begin Data lines
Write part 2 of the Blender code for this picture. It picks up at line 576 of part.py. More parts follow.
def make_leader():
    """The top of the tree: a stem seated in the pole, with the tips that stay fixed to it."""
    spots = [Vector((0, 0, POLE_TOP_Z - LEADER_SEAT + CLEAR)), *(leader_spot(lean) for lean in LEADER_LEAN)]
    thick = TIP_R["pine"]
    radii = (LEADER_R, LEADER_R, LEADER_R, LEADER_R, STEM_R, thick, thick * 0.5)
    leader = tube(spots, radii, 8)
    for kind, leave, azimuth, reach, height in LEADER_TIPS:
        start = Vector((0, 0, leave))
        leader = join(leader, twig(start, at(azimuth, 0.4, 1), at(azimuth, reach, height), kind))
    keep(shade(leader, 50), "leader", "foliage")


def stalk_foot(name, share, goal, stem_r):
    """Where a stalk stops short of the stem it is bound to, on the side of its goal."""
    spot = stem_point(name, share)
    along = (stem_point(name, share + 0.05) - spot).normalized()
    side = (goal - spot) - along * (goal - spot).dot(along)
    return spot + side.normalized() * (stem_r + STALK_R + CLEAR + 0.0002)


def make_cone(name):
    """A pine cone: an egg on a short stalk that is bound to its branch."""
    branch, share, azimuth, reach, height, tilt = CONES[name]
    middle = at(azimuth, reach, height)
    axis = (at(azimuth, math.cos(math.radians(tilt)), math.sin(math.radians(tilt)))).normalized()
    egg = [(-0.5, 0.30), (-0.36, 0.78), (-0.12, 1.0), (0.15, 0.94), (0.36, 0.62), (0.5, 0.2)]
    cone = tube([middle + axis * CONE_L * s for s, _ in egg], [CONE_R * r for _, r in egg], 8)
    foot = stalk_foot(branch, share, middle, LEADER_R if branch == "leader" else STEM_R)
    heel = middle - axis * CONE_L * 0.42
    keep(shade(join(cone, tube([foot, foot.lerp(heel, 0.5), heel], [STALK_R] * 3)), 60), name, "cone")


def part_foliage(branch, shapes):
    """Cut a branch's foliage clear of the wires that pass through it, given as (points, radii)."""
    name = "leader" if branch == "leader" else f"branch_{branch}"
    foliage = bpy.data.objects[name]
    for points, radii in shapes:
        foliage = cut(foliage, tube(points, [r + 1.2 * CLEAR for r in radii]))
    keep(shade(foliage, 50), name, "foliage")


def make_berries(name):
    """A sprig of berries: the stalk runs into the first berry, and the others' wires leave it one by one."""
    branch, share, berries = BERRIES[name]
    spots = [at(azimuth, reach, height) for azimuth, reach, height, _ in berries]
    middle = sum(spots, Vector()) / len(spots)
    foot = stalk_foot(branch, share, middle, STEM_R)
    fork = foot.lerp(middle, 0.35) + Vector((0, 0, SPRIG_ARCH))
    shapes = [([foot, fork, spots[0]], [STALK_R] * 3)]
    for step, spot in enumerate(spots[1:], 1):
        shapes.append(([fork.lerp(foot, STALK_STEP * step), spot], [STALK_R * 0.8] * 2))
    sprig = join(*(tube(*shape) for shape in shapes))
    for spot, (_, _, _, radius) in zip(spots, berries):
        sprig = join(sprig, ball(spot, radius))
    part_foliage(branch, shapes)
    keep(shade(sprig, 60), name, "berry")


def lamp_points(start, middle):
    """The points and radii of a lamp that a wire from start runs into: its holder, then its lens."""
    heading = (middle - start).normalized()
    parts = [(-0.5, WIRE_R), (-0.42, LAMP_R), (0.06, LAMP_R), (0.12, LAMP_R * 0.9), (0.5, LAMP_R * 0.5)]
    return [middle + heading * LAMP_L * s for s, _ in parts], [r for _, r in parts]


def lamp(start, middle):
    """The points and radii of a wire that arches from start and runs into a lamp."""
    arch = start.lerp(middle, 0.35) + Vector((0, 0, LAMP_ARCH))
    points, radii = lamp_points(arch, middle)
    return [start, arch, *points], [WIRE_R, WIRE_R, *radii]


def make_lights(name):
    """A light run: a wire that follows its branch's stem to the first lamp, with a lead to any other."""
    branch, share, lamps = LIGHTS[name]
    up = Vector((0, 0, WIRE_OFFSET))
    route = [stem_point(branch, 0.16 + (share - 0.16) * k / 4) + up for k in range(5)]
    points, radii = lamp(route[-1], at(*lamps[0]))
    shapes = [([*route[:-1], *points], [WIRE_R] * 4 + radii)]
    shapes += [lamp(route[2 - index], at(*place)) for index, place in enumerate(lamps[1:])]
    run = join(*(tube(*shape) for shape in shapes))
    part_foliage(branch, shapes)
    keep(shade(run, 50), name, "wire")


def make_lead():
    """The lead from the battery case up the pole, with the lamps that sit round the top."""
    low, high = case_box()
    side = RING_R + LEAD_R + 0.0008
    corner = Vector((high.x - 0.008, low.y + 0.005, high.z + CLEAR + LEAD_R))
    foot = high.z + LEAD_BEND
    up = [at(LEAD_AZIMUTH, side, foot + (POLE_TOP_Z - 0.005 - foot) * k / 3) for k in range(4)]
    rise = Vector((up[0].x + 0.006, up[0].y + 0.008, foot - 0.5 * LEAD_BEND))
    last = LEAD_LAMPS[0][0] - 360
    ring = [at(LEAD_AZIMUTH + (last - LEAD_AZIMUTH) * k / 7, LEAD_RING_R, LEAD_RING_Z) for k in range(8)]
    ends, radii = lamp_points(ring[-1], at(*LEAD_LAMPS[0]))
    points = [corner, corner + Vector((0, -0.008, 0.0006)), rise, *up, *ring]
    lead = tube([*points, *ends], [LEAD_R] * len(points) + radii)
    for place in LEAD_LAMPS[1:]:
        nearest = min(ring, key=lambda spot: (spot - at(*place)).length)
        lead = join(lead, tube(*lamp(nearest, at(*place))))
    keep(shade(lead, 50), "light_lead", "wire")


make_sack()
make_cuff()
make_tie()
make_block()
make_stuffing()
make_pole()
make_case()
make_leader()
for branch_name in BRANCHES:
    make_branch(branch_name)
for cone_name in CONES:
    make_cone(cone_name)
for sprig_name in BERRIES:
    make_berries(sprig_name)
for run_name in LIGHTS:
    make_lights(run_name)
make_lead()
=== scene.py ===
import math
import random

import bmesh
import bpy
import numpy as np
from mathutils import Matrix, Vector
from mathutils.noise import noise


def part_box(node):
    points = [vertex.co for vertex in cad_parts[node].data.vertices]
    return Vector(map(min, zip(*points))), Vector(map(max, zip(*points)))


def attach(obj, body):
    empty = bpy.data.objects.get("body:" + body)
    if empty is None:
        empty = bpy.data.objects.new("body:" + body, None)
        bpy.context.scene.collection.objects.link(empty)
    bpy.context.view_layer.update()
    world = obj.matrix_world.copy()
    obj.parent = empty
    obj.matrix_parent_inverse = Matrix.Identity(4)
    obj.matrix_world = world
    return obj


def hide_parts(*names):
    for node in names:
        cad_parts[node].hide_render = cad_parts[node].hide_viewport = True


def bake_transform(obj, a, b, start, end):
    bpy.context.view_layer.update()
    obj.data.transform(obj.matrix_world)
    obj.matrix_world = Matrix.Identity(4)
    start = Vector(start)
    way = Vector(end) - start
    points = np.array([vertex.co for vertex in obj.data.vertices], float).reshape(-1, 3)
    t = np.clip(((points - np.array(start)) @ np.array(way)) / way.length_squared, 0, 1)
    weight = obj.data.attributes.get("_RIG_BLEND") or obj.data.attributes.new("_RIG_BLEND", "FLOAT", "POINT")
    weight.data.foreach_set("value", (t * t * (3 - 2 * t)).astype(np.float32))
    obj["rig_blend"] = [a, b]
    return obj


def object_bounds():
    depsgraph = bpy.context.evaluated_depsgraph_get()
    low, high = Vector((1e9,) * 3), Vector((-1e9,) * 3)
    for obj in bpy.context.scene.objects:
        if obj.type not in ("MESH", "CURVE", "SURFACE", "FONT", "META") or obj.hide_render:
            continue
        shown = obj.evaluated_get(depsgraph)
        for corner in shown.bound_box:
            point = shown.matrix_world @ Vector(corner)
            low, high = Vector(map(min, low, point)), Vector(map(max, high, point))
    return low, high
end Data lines
» Aim of the task
Output only the lines running from the line with "depsgraph = bpy.context.evaluated_depsgraph_get()" through the final line of the data, inclusive.

» Response to this task
    depsgraph = bpy.context.evaluated_depsgraph_get()
    low, high = Vector((1e9,) * 3), Vector((-1e9,) * 3)
    for obj in bpy.context.scene.objects:
        if obj.type not in ("MESH", "CURVE", "SURFACE", "FONT", "META") or obj.hide_render:
            continue
        shown = obj.evaluated_get(depsgraph)
        for corner in shown.bound_box:
            point = shown.matrix_world @ Vector(corner)
            low, high = Vector(map(min, low, point)), Vector(map(max, high, point))
    return low, high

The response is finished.